→ Dataset excerpt:
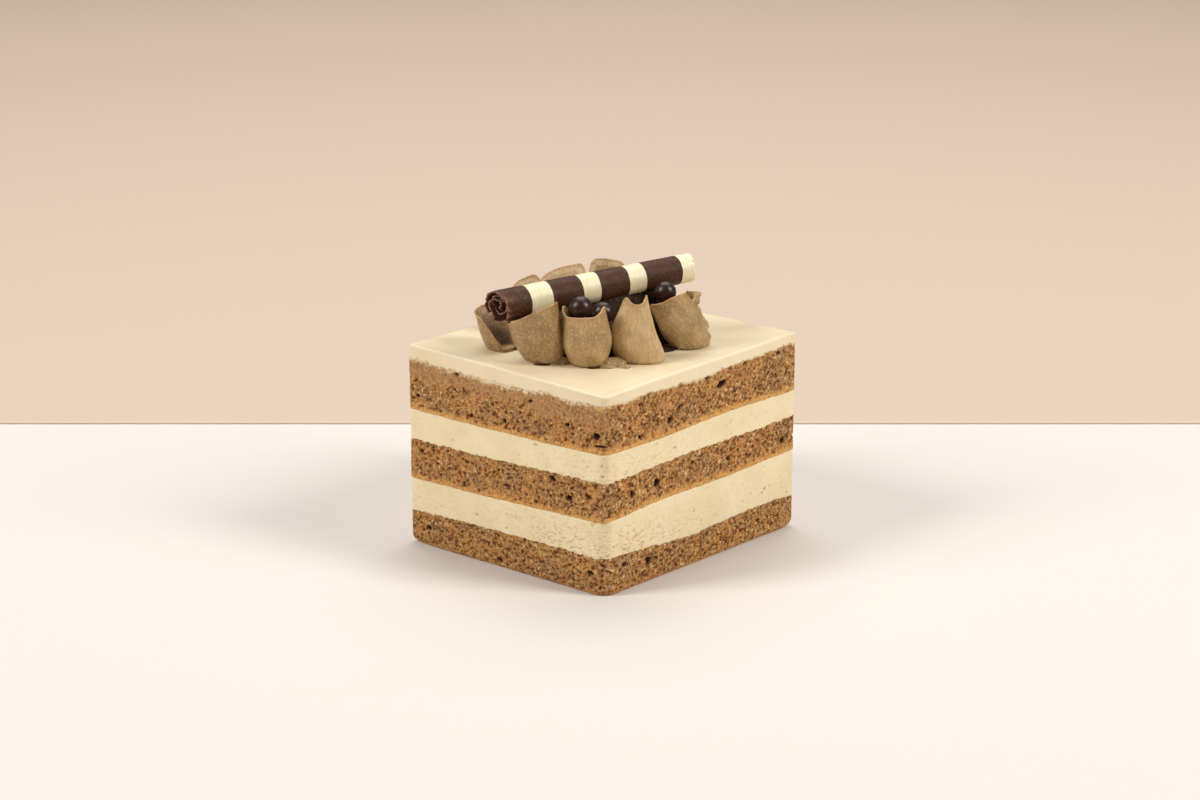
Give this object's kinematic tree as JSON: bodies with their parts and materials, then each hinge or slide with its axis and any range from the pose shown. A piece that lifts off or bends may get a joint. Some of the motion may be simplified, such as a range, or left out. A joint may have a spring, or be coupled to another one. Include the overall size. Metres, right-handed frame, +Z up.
{
  "type": "tiramisu",
  "caption": "Square-cut slice of tiramisu layer cake: coffee sponge and cream in bands, smooth icing, scooped coffee-cream petals, a striped chocolate roll and glossy chocolate pearls.",
  "frame": {"origin": "centre of the flat base, under the middle of the slice", "axes": "+Z up; the front cut face looks along -Y and the right cut face along +X"},
  "size_m": [0.065, 0.073, 0.0711],
  "materials": {
    "sponge": null,
    "cream": "set whipped cream, matte with fine pits",
    "icing": "smooth set glaze, half gloss",
    "coffee_cream": "scooped cream, satin, with a thin darker rim",
    "striped_chocolate": "rolled dark chocolate with ivory stripes, satin",
    "glazed_chocolate": "glossy dark glaze"
  },
  "bodies": {
    "root": {"sponge_bottom": "sponge", "cream_lower": "cream", "sponge_middle": "sponge", "cream_upper": "cream", "sponge_top": "sponge", "icing": "icing", "petal_1": "coffee_cream", "petal_2": "coffee_cream", "petal_3": "coffee_cream", "petal_4": "coffee_cream", "petal_5": "coffee_cream", "petal_6": "coffee_cream", "petal_7": "coffee_cream", "petal_8": "coffee_cream", "petal_9": "coffee_cream", "chocolate_roll": "striped_chocolate", "pearl_1": "glazed_chocolate", "pearl_2": "glazed_chocolate", "pearl_3": "glazed_chocolate"}
  },
  "joints": []
}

→ Problem description: Every line above should be printed again exactly as it stands.

→ Exercise response:
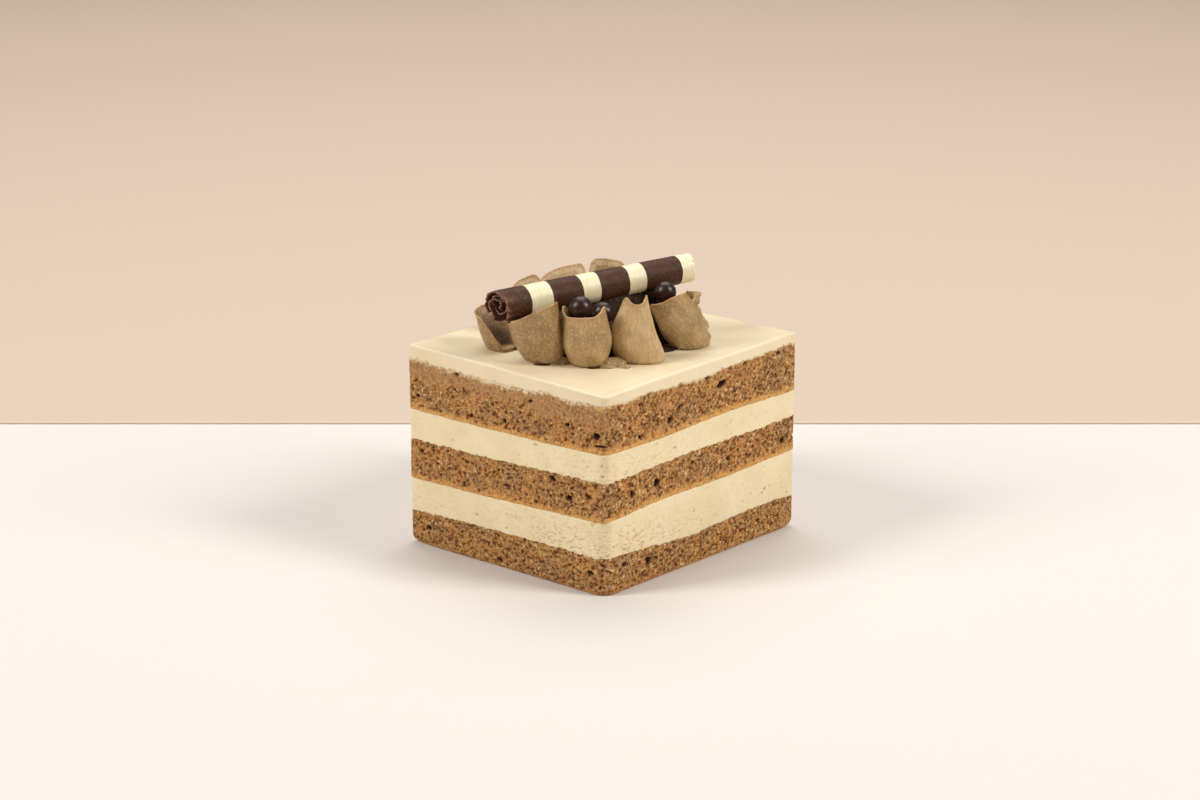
Give this object's kinematic tree as JSON: bodies with their parts and materials, then each hinge or slide with its axis and any range from the pose shown. A piece that lifts off or bends may get a joint. Some of the motion may be simplified, such as a range, or left out. A joint may have a spring, or be coupled to another one. Include the overall size. Metres, right-handed frame, +Z up.
{
  "type": "tiramisu",
  "caption": "Square-cut slice of tiramisu layer cake: coffee sponge and cream in bands, smooth icing, scooped coffee-cream petals, a striped chocolate roll and glossy chocolate pearls.",
  "frame": {"origin": "centre of the flat base, under the middle of the slice", "axes": "+Z up; the front cut face looks along -Y and the right cut face along +X"},
  "size_m": [0.065, 0.073, 0.0711],
  "materials": {
    "sponge": null,
    "cream": "set whipped cream, matte with fine pits",
    "icing": "smooth set glaze, half gloss",
    "coffee_cream": "scooped cream, satin, with a thin darker rim",
    "striped_chocolate": "rolled dark chocolate with ivory stripes, satin",
    "glazed_chocolate": "glossy dark glaze"
  },
  "bodies": {
    "root": {"sponge_bottom": "sponge", "cream_lower": "cream", "sponge_middle": "sponge", "cream_upper": "cream", "sponge_top": "sponge", "icing": "icing", "petal_1": "coffee_cream", "petal_2": "coffee_cream", "petal_3": "coffee_cream", "petal_4": "coffee_cream", "petal_5": "coffee_cream", "petal_6": "coffee_cream", "petal_7": "coffee_cream", "petal_8": "coffee_cream", "petal_9": "coffee_cream", "chocolate_roll": "striped_chocolate", "pearl_1": "glazed_chocolate", "pearl_2": "glazed_chocolate", "pearl_3": "glazed_chocolate"}
  },
  "joints": []
}